4. Release-management: From the moment the strings in the default and release
branch divert, do not transplant changes to the translations. use msgmerge
instead. if there is a need to run extract-messages.sh again, do it
separately in default and release branch, do not transplant. I will update
the wiki documentation [1] accordingly.
NEXT STEPS
For the specific situation of 2010.4, I went back over the whole history of
the translations.
Because the divergence between 2010.4 and default is negligibly small (details
below), I decided to
* just fix the errors in the English that have been identified on the mailing
list;
* run extract-messages.sh again to have clean .po files in both default and
2010.4;
* keep the language files as they are;
* work through the back log of contributed language files (thank you,
Alexandre).
* publish 2010.4.0 RC1 in the coming hours.

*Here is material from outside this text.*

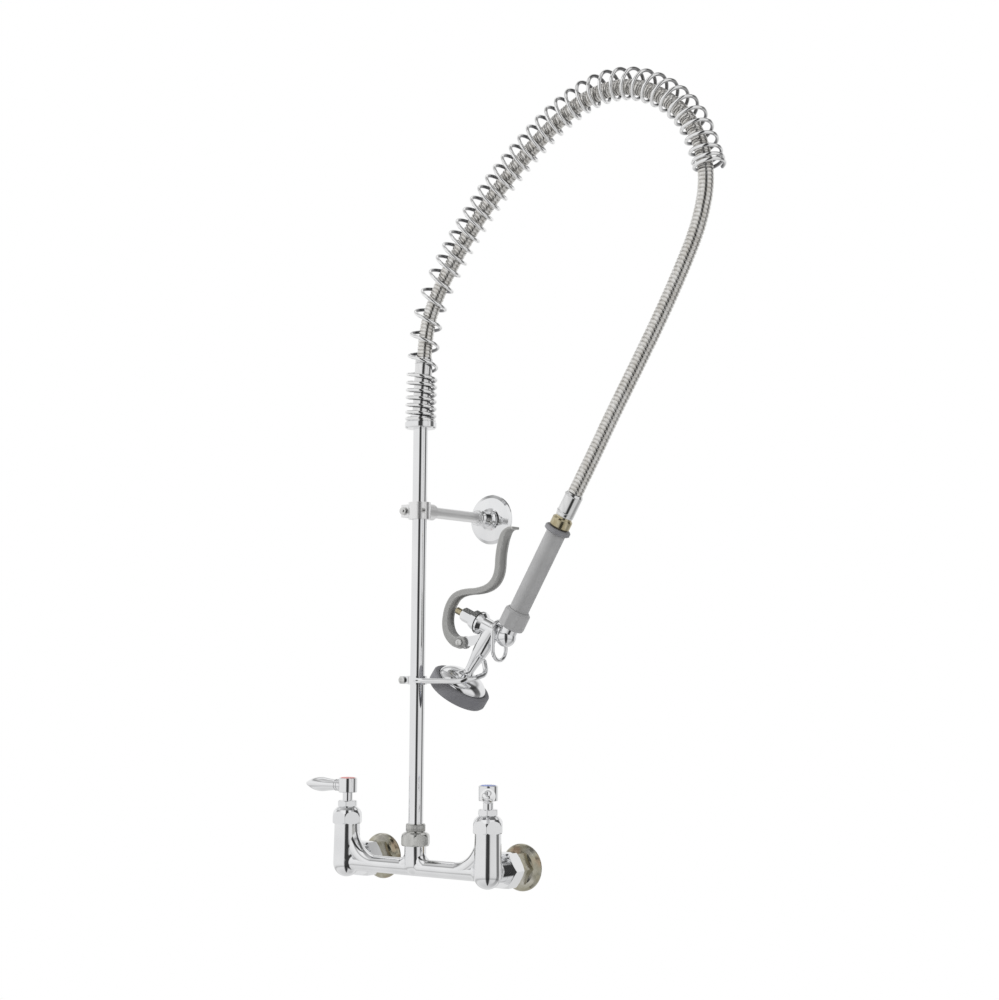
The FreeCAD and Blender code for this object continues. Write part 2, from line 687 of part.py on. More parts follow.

If you are a translator listed in the details below, after 20104.0 RC1 is
published, please check your language. If strings that you have translated
have disappeared, let me know and we'll work together to trace the changes
back. If you posted them on either the tracker, the mailing list, or the
mercurial repository, they are still available and fixing the issue boils down
to grabbing your contribution from the archive and msmerge it agains the
current po file.
For the future, it has been suggested to adopt Launchpad's Translations. We
still need to determine if it would make a difference (from reading its
description [3] my educated guess is that it will). What we already know now:
a mandatory requirement for Launchpad's Translations (as noted by Lukas) is
that they be BSD-Licensed. This is necessary for the translations to
propagate/share well. For Hugin it would mean that we either get the
translators to agree and relicense their work under the BSD license, or we
regress on the translations that can't be relicensed. To be discussed after
2010.4.0 is released.
DETAILS
Traditional code inspection tools such as `diff` don't work well on po-files
that have been edited with poedit or msgmerge. Moreover, not being fluent in
all concerned languages, it is difficult to conclusively say if the
translations are OK or not.
2010.4 branched out Nov 24 2010 at revision 4597, and we executed extract-
messages.sh twice since.
To obtain a list of the significant changesets, I did the following:
* added the following line to the [alias] section of ~/.hgrc:
ulog = log --template '{rev}\t{author|person}\t{desc|firstline}\n'
* listed the changes to default an 2010.4 branches into two files with
hg ulog -b default -r 4597: src/translations/* default.changes.txt
hg ulog -b 2010.4 -r 4597: src/translations/* release.changes.txt
* determined affected translations
- Czech (Vaclav Cerny)
- Venezoelan / Latin American Spanish (Ernesto Enrique Alvarado Viloria)
- Spanish (Uwe Koch Kronberg)
- Italian (Cristian Marchi)
- German (Joachim Schneider, Carl von Einem, Thomas Modes)
- Dutch (Harry van der Wolf)
- French (Jean-Luc Coulon)
- Hungarian (Lajos Höss)
* with the exception